Hussainabad () is a small village in Hunza, Pakistan. There are five towns (Khizerabad, Qadeemabad, central Hussainabad, Hussainabad Shabarn and Dolmani) situated at the left bank of the Hunza River. The village's population is approximately 3000 people.

References 

Hussainabad is considered as most educated region in Hunza where every household has at-least one master's degree holder. Geographically Hussainabad is situated to left side of the river and is mostly affected by natural calamities. Seko, Also called Qadeemabad is located at the bottom of a Mountain called Gakos which disturbs the life of people when sliding occurs. Thousands of people have been living in shelters at a safe place nearby called Central hussainabad. Khizarabad is also targeted by landslide many times. Yet the people are looking for Government's concentration towards this targeted region.

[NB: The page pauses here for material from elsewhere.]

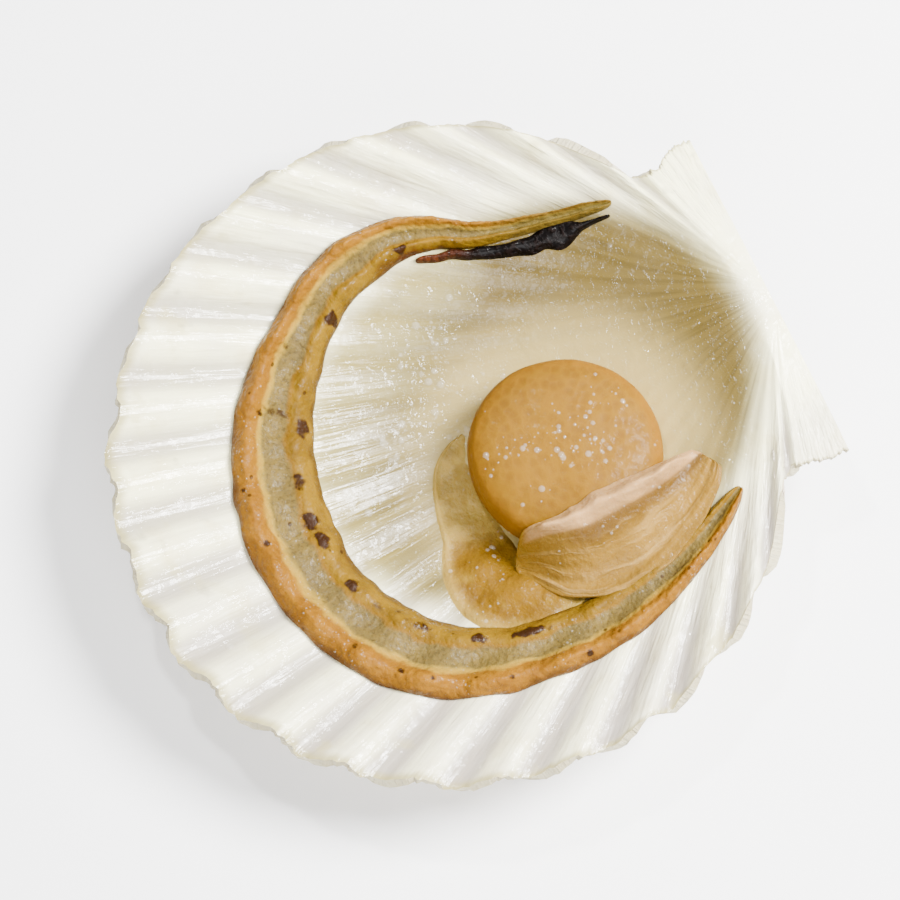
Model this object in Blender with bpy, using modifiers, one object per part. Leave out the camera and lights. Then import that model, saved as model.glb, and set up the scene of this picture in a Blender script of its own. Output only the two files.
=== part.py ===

Improper roads and connecting bridge are also issues faced by people of Hussainabad. Recently RCC bridge has been constructed after being delayed many times in the intervals of different governments. The delays resulted in more than a decade to construct the bridge. After every natural disaster people become disconnected from rest of the region, taking their own initiatives to reinstall the road and water channels. The area has faced scarcity of water to irrigate lands for six months in 2010 which led people to bear reasonable losses from their agricultural production.